Coherent fundamental-harmonic interactions in a compressible shear layer via integral nonlinear instability approach

A physics-based integral approach is adopted here to develop a theory for studying bi-modal excitation of the shear layer of a Mach 1.5 planar jet. The transverse shapes of the mean flow quantities are given by analytical functions modeling the corresponding jet experiment and Reynolds-averaged Navier–Stokes solution. The transverse shapes of the frequency modes of the coherent large-scale structure are obtained as the eigenfunctions of the locally parallel linear stability theory. The Navier–Stokes equations are then reduced to a set of ordinary differential equations.
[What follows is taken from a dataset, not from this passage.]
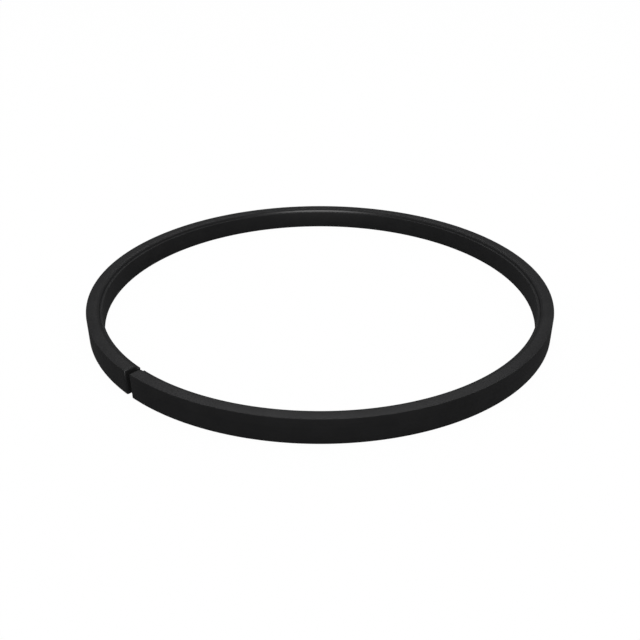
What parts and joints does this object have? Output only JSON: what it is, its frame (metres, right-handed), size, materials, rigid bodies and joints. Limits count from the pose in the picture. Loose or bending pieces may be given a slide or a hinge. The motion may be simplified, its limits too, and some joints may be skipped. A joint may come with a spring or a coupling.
{
  "type": "sealing ring",
  "caption": "Black plastic split sealing ring: a thin, tall band with a chamfered step and a narrow ledge at its upper inner edge and a straight butt gap.",
  "frame": {"origin": "centre of the ring, on the plane of its lower flank", "axes": "+Z along the ring's axis, from the plain flank up to the stepped one; the butt gap is in the quarter of -X and -Y"},
  "size_m": [0.1, 0.1, 0.005],
  "materials": {
    "black_plastic": "dull, as turned"
  },
  "bodies": {
    "root": {"sealing_ring": "black_plastic"}
  },
  "joints": []
}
The solution of this set, subject to the initial conditions, describes the nonlinear interaction among the excited frequency modes, as well as their interaction with the mean flow and the background turbulence. Our analysis shows that the time-averaged interaction among the modes is non-zero only if the two frequency modes are related to each other by the fundamental-harmonic frequency. We label the fundamental mode here, “f,” as the most amplified mode developing nonlinearly along the jet in the absence of other imposed modes. We then use the resulting theory to study the effect of bimodal excitation by harmonically related pairs (f, f/2) or (f, 2f) to see under which conditions this bimodal excitation can suppress the fundamental. We found that the combination of fundamental and harmonic (f, 2f) can effectively reduce the fundamental at an optimized phase lag. By viewing the fundamental as the most dominant sound source in the jet, it is, thus, possible to reduce the jet noise via bi-modal excitation.